A teacher asked, “Did anybody else read the article about small classes in the November issue of Scientific American? Basically it said that class size reduction was a waste of time and money, usually because teachers changed neither their materials nor their methods to suit the new class structures. This is definitely something I agree with. How about everybody else?”

I took a beginning Chinese class at my school in which there were 4 foreign students, including myself. The teacher sat at the front of the room, and read the textbook to us (with her face hidden behind the book so that we could neither see her mouth move nor hear her very clearly). She asked us sometimes to answer the questions at the end of the chapter, but whether we got the answer right or wrong she would say, “hao” and continue.
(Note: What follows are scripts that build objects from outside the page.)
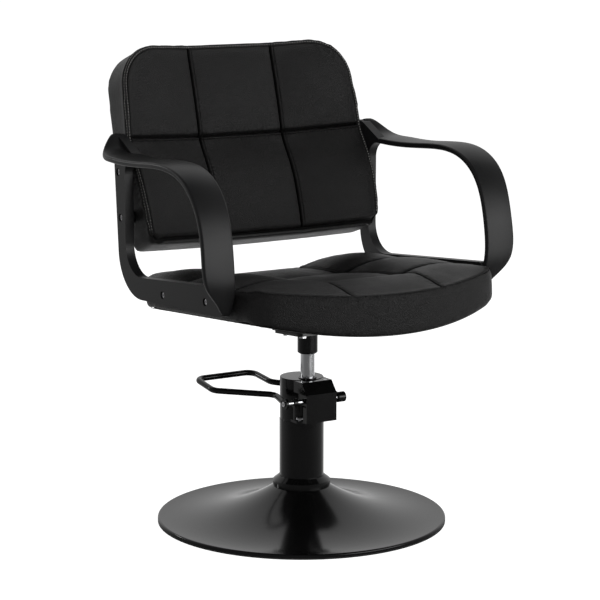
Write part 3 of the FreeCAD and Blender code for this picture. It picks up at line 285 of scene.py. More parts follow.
def makeFinish(name):
    values = finishes[name]
    material = bpy.data.materials.new(name)
    material.use_nodes = True
    tree = material.node_tree
    link = tree.links.new
    shader = tree.nodes["Principled BSDF"]
    for socket, value in values["plain"].items():
        shader.inputs[socket].default_value = value
    place = tree.nodes.new("ShaderNodeTexCoord")
    effect = tree.nodes.new("ShaderNodeGroup")
    effect.node_tree = effects[values["effect"]]
    link(place.outputs["Object"], effect.inputs["Position"])
    for socket, value in values["inputs"].items():
        effect.inputs[socket].default_value = value
    colour = tree.nodes.new("ShaderNodeMix")
    colour.data_type = "RGBA"
    colour.inputs[6].default_value = (*values["colours"][0], 1)
    colour.inputs[7].default_value = (*values["colours"][1], 1)
    link(effect.outputs["Patch"], colour.inputs[0])
    rough = tree.nodes.new("ShaderNodeMapRange")
    for index, number in enumerate((*patchRange, *values["roughness"]), 1):
        rough.inputs[index].default_value = number
    link(effect.outputs["Patch"], rough.inputs["Value"])
    shown, dullness = colour.outputs[2], rough.outputs[0]
    if name == "leatherette":
        # Painted shade: the bottoms of its seams, marked on the mesh by the crease attribute, are painted
        # nearly black and made dull
        seamShadeMask = tree.nodes.new("ShaderNodeAttribute")
        seamShadeMask.attribute_name = "crease"
        shade = tree.nodes.new("ShaderNodeMix")
        shade.data_type = "RGBA"
        shade.inputs[7].default_value = (*seamShadePaint["colour"], 1)
        link(seamShadeMask.outputs["Fac"], shade.inputs[0])
        link(shown, shade.inputs[6])
        shown = shade.outputs[2]
        dull = mathNode(tree, "MULTIPLY", seamShadeMask.outputs["Fac"], seamShadePaint["dulling"])
        dullness = mathNode(tree, "ADD", dullness, dull)
    link(shown, shader.inputs["Base Color"])
    link(dullness, shader.inputs["Roughness"])
    bump = tree.nodes.new("ShaderNodeBump")
    bump.inputs["Strength"].default_value = values["bump"]
    bump.inputs["Distance"].default_value = values["depth"]
    link(effect.outputs["Height"], bump.inputs["Height"])
    link(bump.outputs["Normal"], shader.inputs["Normal"])
    return material


materials = {name: makeFinish(name) for name in finishes}

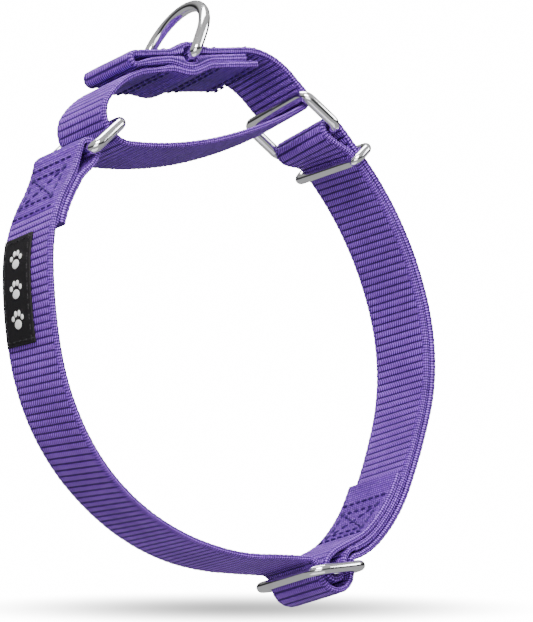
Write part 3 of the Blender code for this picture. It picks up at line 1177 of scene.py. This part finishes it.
@dataclass
class Loom:
    """Weaves lengths of webbing with raised ribs."""

    web: WebSize
    relief: Relief
    finish: WebbingFinish
    rib_height: float = 0.3
    edge_height: float = 0.1

    def weave(self, name: str, sections: Sequence[Section],
              looks: Sequence[Look]) -> bpy.types.Object:
        """Weaves a length of webbing.

        Args:
            name: the piece's name.
            sections: where it runs.
            looks: how it looks there.

        Returns:
            Its plain mesh object.
        """
        web = self.web
        profile = flat_profile(web.width - web.width_trim, web.thick - web.thick_trim, web.columns,
                               web.soft_edge)
        mesh = strip_mesh(name, sections, profile, looks)
        blank = shown(bpy.data.objects.new(name + "_blank", mesh))
        add_nodes(blank, self.relief.tree, Rib_Pitch=self.finish.rib_pitch,
                  Rib_Height=self.rib_height, Selvage=self.finish.selvage,
                  Edge_Height=self.edge_height, Finish=self.finish.make())
        return fixed(blank, name)


@dataclass
class NeckStrap:
    """The neck strap: sewn back at its left ring, doubled on the right, and through the slider."""

    layout: Layout
    loom: Loom

    def build(self) -> None:
        """Makes the strap's webbing."""
        strip = self.layout.neck_strip()
        piece = self.loom.weave("neck_webbing", strip.sections, strip.looks)
        finish_piece(piece, Body.NECK, Slot.WEBBING, "neck_strap")


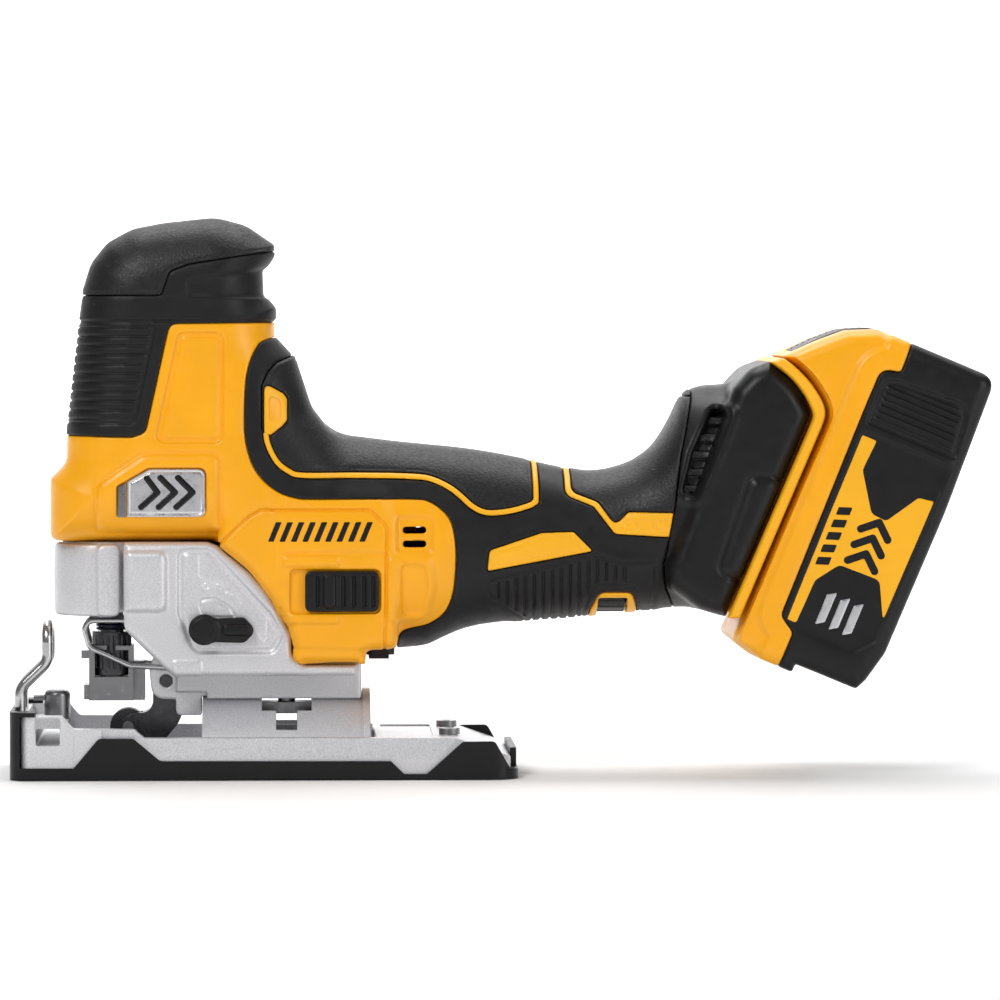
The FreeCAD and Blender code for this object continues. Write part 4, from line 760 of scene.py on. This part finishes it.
def make_handle_grips():
    """Rubber and yellow trim over the barrel."""
    grid = Grid((45, 207), (0, 31), (40, 153), 0.4)
    body = body_shape(grid)
    piping = grid.path(PIPING) - 1.05
    badge, tab, arch = grid.side(SIDE_BADGE), grid.side(TAB), grid.side(DIAL_ARCH)
    window, front_pad, rear_panel = grid.side(DIAL_WINDOW), grid.side(FRONT_PAD), grid.side(REAR_PANEL)
    dial = dial_room(grid)
    rear = 0.1 - grid.side(FOOT_ZONE)

    rib_panel = grid.side(RIB_PANEL)
    ribs = groove(between(grid.x - 135.6, 3.1), 1.2, 0.75)
    ribs = ribs * np.clip(-(rib_panel + 0.6) / 0.8, 0, 1) * (grid.x < 180.4)
    ribs = ribs + groove(np.abs(rib_panel), 1.0, 0.45) - step_down(grid.side(SIDE_FRAME), 0.5, 2.4)
    region = both(grid.side(SLEEVE), -front_pad, -rear_panel, -piping, -badge, -tab, -arch, rear)
    whole = both(grid.side(SLEEVE), -arch, -window, rear)
    sleeve = both(either(layer(body + ribs, region, 0.1), underlay(body, whole)), -dial)
    piece("handle_sleeve_skin", grid, sleeve, "grip_rubber", replaces=("handle_sleeve",))
    edge = groove(np.abs(front_pad + 2.2), 0.9, 0.25)
    pad = layer(body + edge, both(front_pad, -piping, -tab, grid.x - 148.4), 0.35, 0.7)
    piece("top_pad_front_skin", grid, pad, "pad_rubber", replaces=("top_pad_front",))
    rear_pad = grid.side(REAR_PAD)
    pad = layer(body, both(rear_pad, rear, rear_panel), 0.35, 0.7)
    piece("top_pad_rear_skin", grid, pad, "pad_rubber", replaces=("top_pad_rear",))
    windows = [grid.side(four_sided((x, x + 4.4), (84.5, 87.7), 0.8)) for x in (179.0, 184.3, 189.6)]
    panel = both(rear_panel, -rear_pad, rear)
    panel = layer(body + step_down(either(*windows), 0.5, 0.5), panel, 0.2)
    piece("rear_piping", grid, panel, "trim_yellow")
    line = layer(body, both(piping, grid.x - 150.2), 0.5, 0.6)
    piece("front_piping", grid, line, "trim_yellow")
    slot = grid.side([(57.4, 121.8, 1.0), (57.4, 130.4, 1.0), (60.8, 128.8, 1.0), (60.8, 122.4, 1.0)])
    piece("column_tab", grid, layer(body + step_down(slot, 1.2, 0.6), tab, 0.4), "trim_yellow")
    frame_line = groove(np.abs(badge + 1.4), 0.9, 0.3)
    skin = layer(body + frame_line - 0.5, badge, 0.3)
    piece("side_badge_skin", grid, skin, "trim_yellow", replaces=("side_badges",))
    bezel = both(layer(body - 0.3, arch, 0.6, 0.7), -window, -dial)
    piece("dial_bezel_skin", grid, bezel, "trim_yellow", replaces=("dial_bezel",))


def make_label_bars():
    """A row of black slanted bars on the housing, where a maker would print a name."""
    grid = Grid((52, 94), (BODY_HALF - 1.6, BODY_HALF + 1.6), (77, 91), 0.2)
    bars = []
    for index in range(9):
        low = 56.4 + 3.9 * index
        bars.append(grid.side(four_sided((low, low + 2.3), (80.6, 87.6), 0.4, lean_x=2.9)))
    print_field = layer(body_shape(grid), either(*bars), 0.12, 0.1, 0.5)
    piece("housing_bar_print", grid, print_field, "black_plastic")


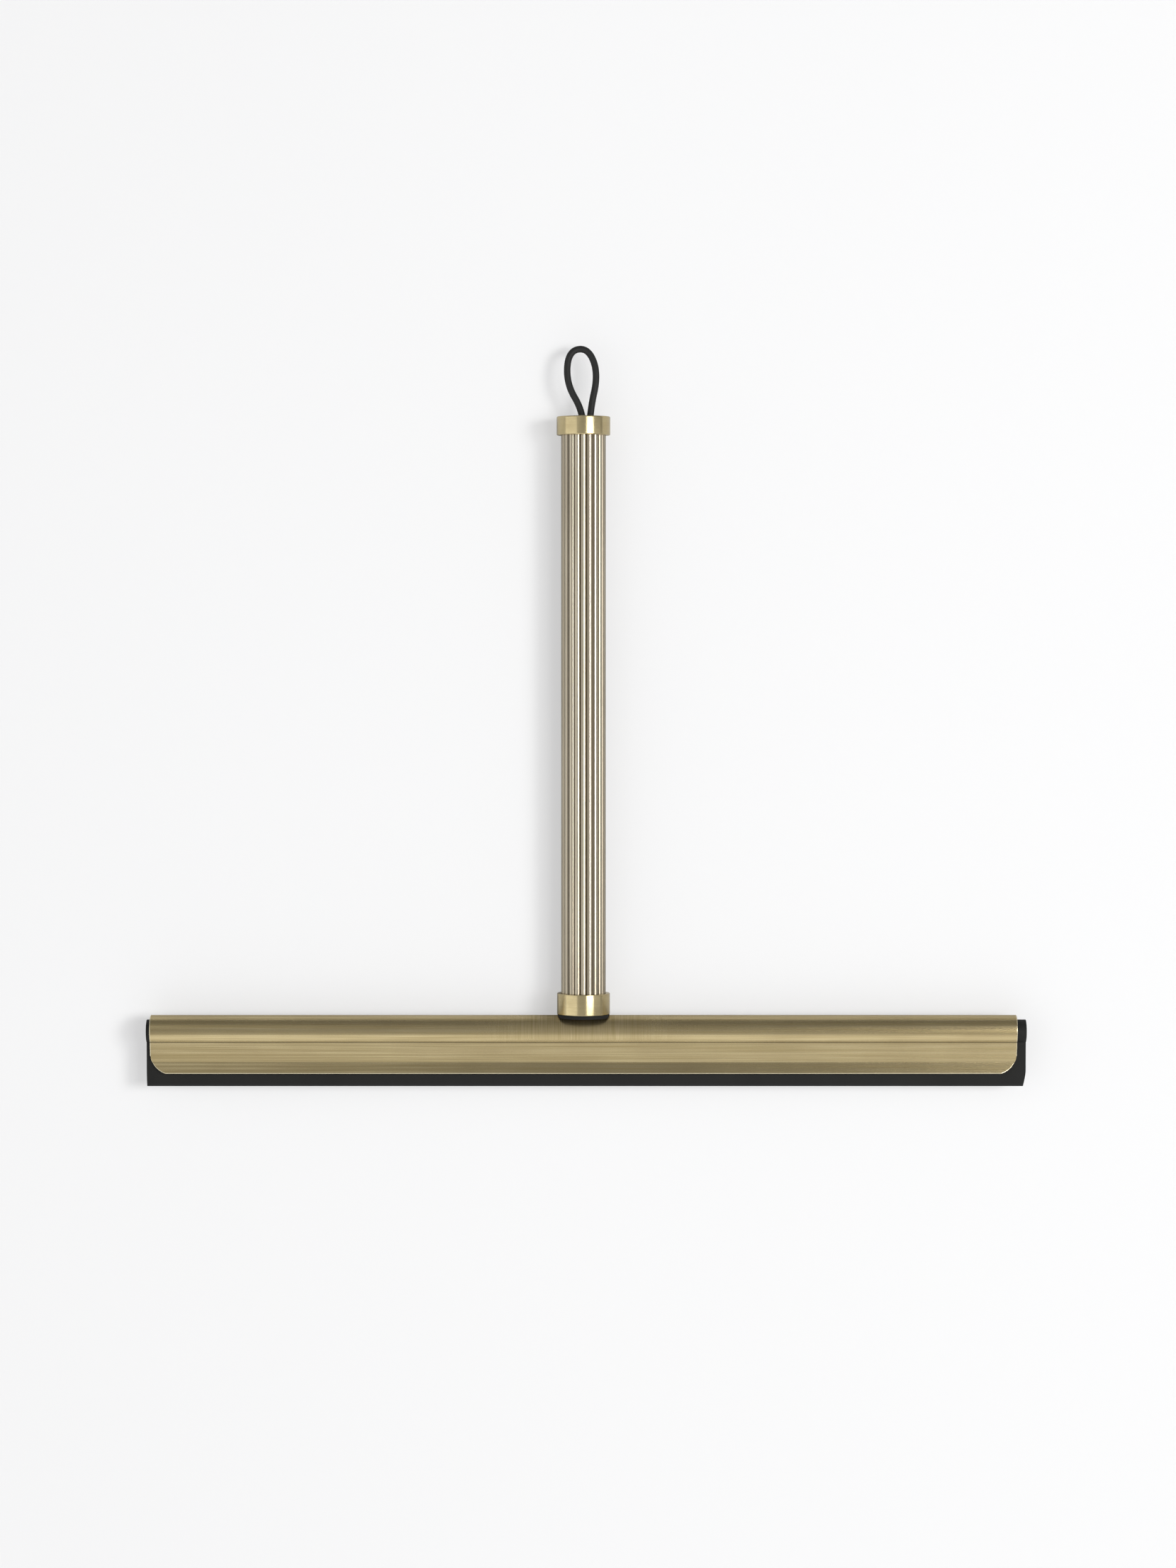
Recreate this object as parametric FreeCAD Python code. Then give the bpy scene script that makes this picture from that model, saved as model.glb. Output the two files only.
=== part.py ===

There was no oral practice other than this. There was no written work. She did not call on us when we raised our hands to ask questions. She came to class just as the bell rang and left just as the bell rang, leaving us no time to speak to her before or after class. She never even learned our names. The three of us who were auditing stopped going after a couple of weeks. The one enrolled student continued to attend, and told us that there was no change in the teaching method even when there was only one teacher for one student! This may be an extreme example, but it is true.

I would change my teaching method if given smaller classes, though. I know because I taught classes of 10 or 15 before coming to China, and I now find myself unable to do with 35 students some of the activities I did with the smaller classes.